**GIVEN REQUEST:**
Would you output the whole listing below, exactly as it reads?

**SOURCE DATA:**
####
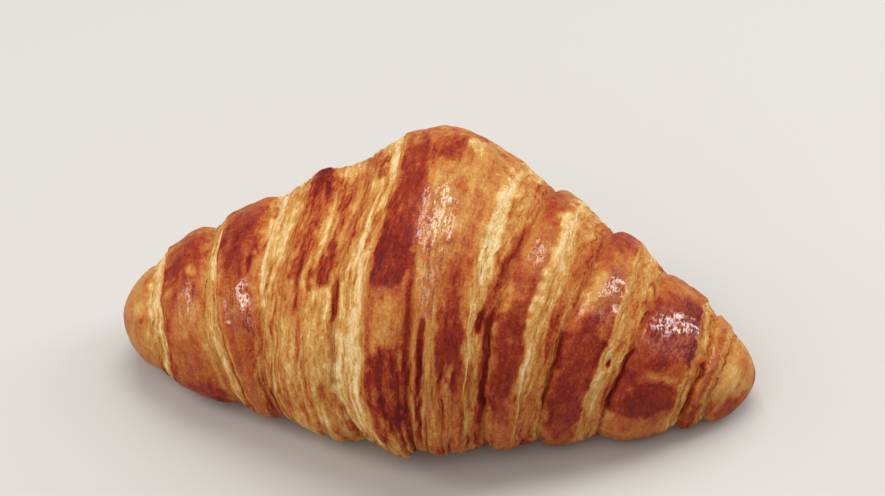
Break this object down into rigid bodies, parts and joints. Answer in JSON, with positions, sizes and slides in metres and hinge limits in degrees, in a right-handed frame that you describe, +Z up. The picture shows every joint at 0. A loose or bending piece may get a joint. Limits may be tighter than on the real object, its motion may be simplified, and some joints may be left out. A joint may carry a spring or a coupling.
{
  "type": "croissant",
  "caption": "Baked butter croissant: a plump spindle of rolled, layered dough with puffed bands, flaky seams and a flat underside.",
  "frame": {"origin": "centre of the bounding box, on the surface that the croissant lies on", "axes": "+X along the roll from the left tip to the right tip, -Y the front where the tongue comes down, +Z up"},
  "size_m": [0.155, 0.0888, 0.0625],
  "materials": {
    "crust": "egg-washed baked crust, red-brown on the bands, golden to cream in the seams, half gloss"
  },
  "bodies": {
    "root": {"croissant": "crust"}
  },
  "joints": []
}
####
**FULL SOLUTION:**
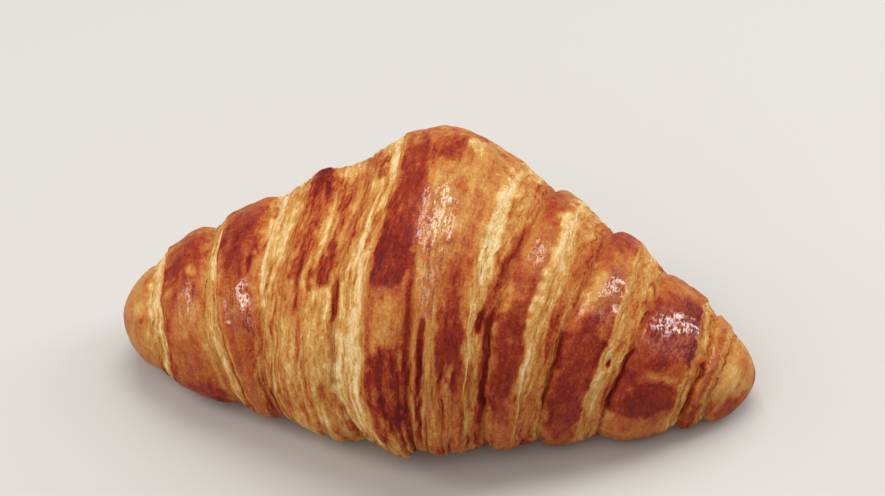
Break this object down into rigid bodies, parts and joints. Answer in JSON, with positions, sizes and slides in metres and hinge limits in degrees, in a right-handed frame that you describe, +Z up. The picture shows every joint at 0. A loose or bending piece may get a joint. Limits may be tighter than on the real object, its motion may be simplified, and some joints may be left out. A joint may carry a spring or a coupling.
{
  "type": "croissant",
  "caption": "Baked butter croissant: a plump spindle of rolled, layered dough with puffed bands, flaky seams and a flat underside.",
  "frame": {"origin": "centre of the bounding box, on the surface that the croissant lies on", "axes": "+X along the roll from the left tip to the right tip, -Y the front where the tongue comes down, +Z up"},
  "size_m": [0.155, 0.0888, 0.0625],
  "materials": {
    "crust": "egg-washed baked crust, red-brown on the bands, golden to cream in the seams, half gloss"
  },
  "bodies": {
    "root": {"croissant": "crust"}
  },
  "joints": []
}